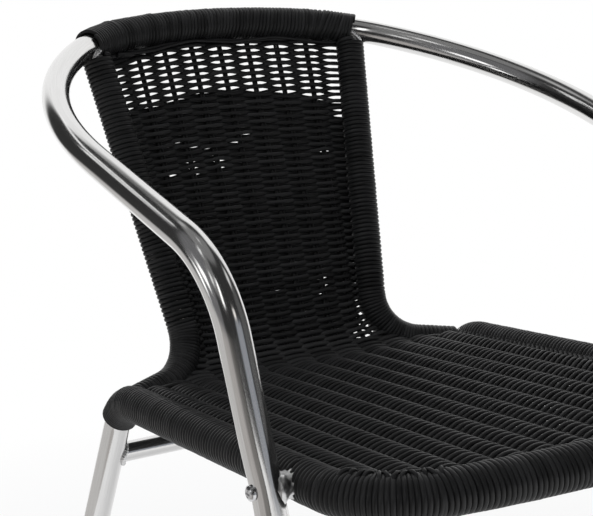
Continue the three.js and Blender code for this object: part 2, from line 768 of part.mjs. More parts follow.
// One strand woven to and fro, over one stake and under the next. At each end it folds
// round the last stake, so its other face is up on the way back.
function weft(rows) {
  const reach = rows.map((w) => {
    const k = turnAt(w, 1);
    const pitch = sheet(1, w).distanceTo(sheet(0, w));
    let last = Math.min(Math.floor(k - STAKE_HALF / pitch), STAKES_EACH_SIDE);
    while (stakeFrom.get(last) > w - halfRow(w)) {
      last -= 1;
    }
    return { k, last, pitch };
  });
  const rings = [];
  let face = 1;
  const push = (k, w, level, sideways = 0) => {
    const f = sheetFrame(k, w);
    const h = halfRow(w) * WEFT_WIDTH_SHARE;
    const half = sheet(k, Math.min(w + h, 3)).sub(sheet(k, Math.max(w - h, 0))).divideScalar(2);
    const centre = along(sheet(k, w), f.out, level);
    const thick = (sideways ? f.across : f.out).clone().multiplyScalar(((sideways || face) * STRAND) / 2);
    const corners = [[1, 1], [-1, 1], [-1, -1], [1, -1]];
    rings.push(corners.map(([p, q]) => along(along(centre, half, p), thick, q)));
  };
  let before = reach[0].last;
  rows.forEach((w, i) => {
    const side = i % 2 ? -1 : 1;
    const ahead = reach[Math.min(i + 1, rows.length - 1)];
    const next = Math.min(reach[i].last, ahead.last);
    const level = (k) => ((k + i + STAKES_EACH_SIDE * 2) % 2 ? -1 : 1) * offAt(w);
    for (let k = -side * before; side * k <= next; k += side) {
      push(k, w, level(k));
    }
    if (i < rows.length - 1) {
      const off = level(side * next);
      const { pitch } = reach[i];
      const out = Math.abs(off) / pitch;
      const near = next + (STAKE_HALF + GAP) / pitch;
      const walled = stakeFrom.get(next + 1) < rows[i + 1] + halfRow(w);
      const wall = walled ? next + 1 - (STAKE_HALF + STRAND) / pitch : Infinity;
      const k = side * Math.max(Math.min(reach[i].k, ahead.k, wall) - out, near);
      push(k, w, off);
      push(k + side * out, (w + rows[i + 1]) / 2, 0, Math.sign(off) * side * face);
      face = -face;
      push(k, rows[i + 1], -off);
    }
    before = next;
  });
  return loft(rings);
}

add('back_weave', weft([...backRows, ...bendRows.slice(0, BEND_ROWS / 2)]), wicker);
add('seat_weave', weft([...bendRows.slice(BEND_ROWS / 2), ...seatRows]), wicker);

// Tie strand, laid over the stake tops below the back rail
const tieStops = [-LONG_STAKES_EACH_SIDE - TIE_REACH_SHARE];
for (let k = -LONG_STAKES_EACH_SIDE; k <= LONG_STAKES_EACH_SIDE; k += 1 / 2) {
  tieStops.push(k);
}
tieStops.push(LONG_STAKES_EACH_SIDE + TIE_REACH_SHARE);
const tieRings = tieStops.map((k) => {
  const f = sheetFrame(k, topRoom / 2);
  const lift = STRAND / 2 + TIE_HALF + GAP + (Number.isInteger(k) ? TIE_LIFT : 0);
  const centre = along(sheet(k, topRoom / 2), f.out, lift);
  const ways = [[1, 0], [0, 1], [-1, 0], [0, -1]];
  return ways.map(([p, q]) => along(along(centre, f.down, p * TIE_HALF), f.out, q * TIE_HALF));
});
add('tie_strand', loft(tieRings), wicker);

export default chair;
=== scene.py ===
# Stacking bistro armchair: polished tubes with a wicker back and seat.
# Lengths are written in millimetres and turned into metres when a mesh is made.
import math

import bpy
import numpy as np
from mathutils import Matrix, Vector


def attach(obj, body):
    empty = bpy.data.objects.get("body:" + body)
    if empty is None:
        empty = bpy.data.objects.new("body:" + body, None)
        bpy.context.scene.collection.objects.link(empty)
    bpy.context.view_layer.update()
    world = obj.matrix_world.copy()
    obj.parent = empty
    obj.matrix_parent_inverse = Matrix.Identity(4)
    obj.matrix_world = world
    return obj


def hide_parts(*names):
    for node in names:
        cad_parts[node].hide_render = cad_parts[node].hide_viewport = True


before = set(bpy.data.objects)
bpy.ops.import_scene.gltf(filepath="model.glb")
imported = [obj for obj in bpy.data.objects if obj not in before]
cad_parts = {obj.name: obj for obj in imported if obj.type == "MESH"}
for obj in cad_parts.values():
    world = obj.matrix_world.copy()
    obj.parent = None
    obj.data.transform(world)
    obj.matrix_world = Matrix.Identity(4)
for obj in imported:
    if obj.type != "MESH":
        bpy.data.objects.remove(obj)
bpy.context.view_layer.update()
rng = np.random.default_rng(23)
scene = bpy.context.scene
MM = 0.001
# everything random comes from rng in the order of this file

# ---------------------------------------------------------------- camera
# fitted to the photograph: where it stands, where it looks, its roll and, in pixels,
# its focal length and the middle of its picture
PHOTO_WIDE, PHOTO_HIGH = 593, 516
FOCAL, MIDDLE_X, MIDDLE_Y = 1335.68, 163.83, 171.51
SENSOR = 36
ROLL = -0.031
eye = np.array([-688.1, -972.2, 803.7])
ahead = np.array([0.43759, 0.88487, -0.15974])
ahead /= np.linalg.norm(ahead)
level = np.cross(ahead, [0, 0, 1])
level /= np.linalg.norm(level)
above = np.cross(level, ahead)
right = level * math.cos(ROLL) + above * math.sin(ROLL)
up = -level * math.sin(ROLL) + above * math.cos(ROLL)
camera = bpy.data.objects.new("camera", bpy.data.cameras.new("camera"))
scene.collection.objects.link(camera)
turned = Matrix((right, up, -ahead)).transposed().to_4x4()
camera.matrix_world = Matrix.Translation(Vector(eye * MM)) @ turned
camera.data.sensor_fit = "HORIZONTAL"
camera.data.sensor_width = SENSOR
camera.data.lens = SENSOR * FOCAL / PHOTO_WIDE
camera.data.shift_x = (PHOTO_WIDE / 2 - MIDDLE_X) / PHOTO_WIDE
camera.data.shift_y = (MIDDLE_Y - PHOTO_HIGH / 2) / PHOTO_WIDE
camera.data.clip_end = 100
scene.camera = camera


# ---------------------------------------------------------------- geometry helpers
def vec(*v):
    return np.array(v, float)


def unit(v):
    v = np.asarray(v, float)
    return v / np.linalg.norm(v, axis=-1, keepdims=True)


def dot(a, b):
    return np.sum(a * b, axis=-1, keepdims=True)


def mirrored(p):
    return np.asarray(p) * (-1, 1, 1)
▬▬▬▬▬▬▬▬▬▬
== REQUEST ==
Using the data above, reproduce exactly the lines from the line that contains "before = set(bpy.data.objects)" through the line that contains "bpy.data.objects.remove(obj)", including both.

== CORRECT RESULT ==
before = set(bpy.data.objects)
bpy.ops.import_scene.gltf(filepath="model.glb")
imported = [obj for obj in bpy.data.objects if obj not in before]
cad_parts = {obj.name: obj for obj in imported if obj.type == "MESH"}
for obj in cad_parts.values():
    world = obj.matrix_world.copy()
    obj.parent = None
    obj.data.transform(world)
    obj.matrix_world = Matrix.Identity(4)
for obj in imported:
    if obj.type != "MESH":
        bpy.data.objects.remove(obj)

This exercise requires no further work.